La démocratie à Sparte

Otages est un spectacle sublime. Un spectacle qui a su raconter et montrer le désordre anarchique de notre monde actuel ; alors qu’une idée courante tente de nous faire croire à l’impossibilité de transposer au théâtre l’horreur et l’effroi qui nous entourent comme étant plus dramatiques que le théâtre même. En effet, la plupart des pièces qui ont essayé de nous renvoyer une image des atrocités quotidiennes ont eu souvent recours — presque obligé — à des moyens non théâtraux (comme le cinéma et la vidéo) pour rejoindre la réalité. Ainsi, ont été mises en avant les limites de l’écriture scénique. Mais avec Otages, Leïla Toubel (dramaturgie) et Ezzeddine Gannoun (mise en scène) ont réussi le pari, celui de ne pas succomber aux images toutes faites et d’échapper aux stéréotypes faciles.

Otages se passe — comme le titre l’évoque — en huis clos. Un lieu spatio-temporel indéfini, d’où la généralité du thème. D’ailleurs, les terroristes parlent une langue que personne ne comprend ; choix délibéré pour confirmer la dimension cosmique de tous enlèvements et captures organisés par des salauds.

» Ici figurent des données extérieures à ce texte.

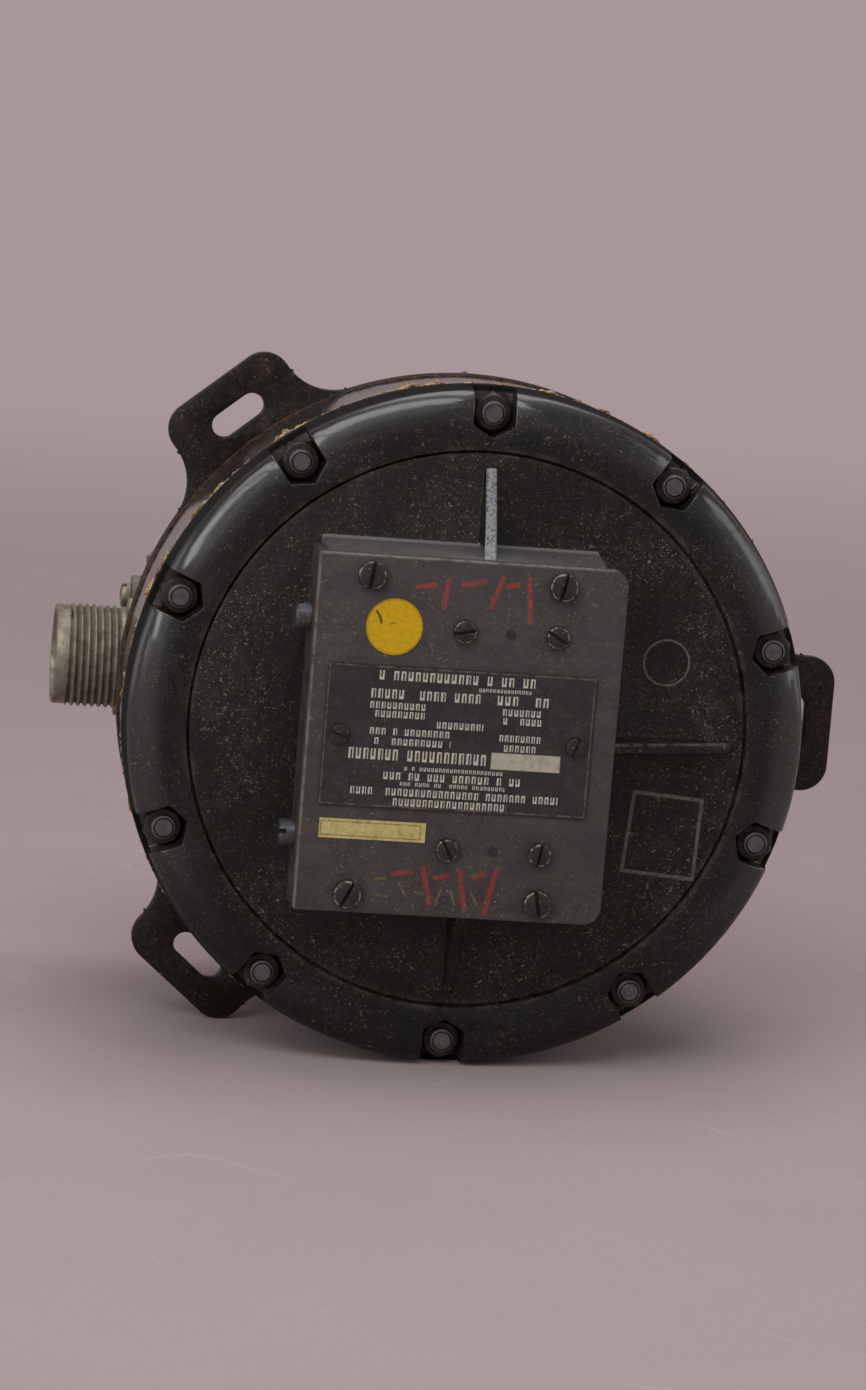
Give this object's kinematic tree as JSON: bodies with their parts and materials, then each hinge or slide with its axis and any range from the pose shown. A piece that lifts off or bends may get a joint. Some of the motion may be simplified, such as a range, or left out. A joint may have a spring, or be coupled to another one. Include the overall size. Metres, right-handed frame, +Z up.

Et pourtant, leur langue incompréhensible se réfère à une identité : le mal, que va traduire l’impressionnant Rabii Zammouri par une musique concrète bien plus éloquente que tout le verbalisme du monde, faite de bruitage, de sirènes, d’ambulances, de mitraillettes. C’est la voix du terrorisme, une « internationale » à l’envers, comme hymne à la torture !

Avant de rédiger le texte pré-dramaturgique d’Otages qui s’est développé tout le long des improvisations, Leïla Toubel voulait aborder le thème de la liberté. Mais n’est-ce pas que la prise d’otages est l’expression de l’absence de liberté ? Elle n’a donc pas, en fait, quitté totalement son projet initial. Au contraire, elle l’approfondit en focalisant son sujet sur l'une des situations les plus inhumaines. Car, quand un individu perd sa dignité, il ne lui reste plus rien et sa vie n’a plus de sens.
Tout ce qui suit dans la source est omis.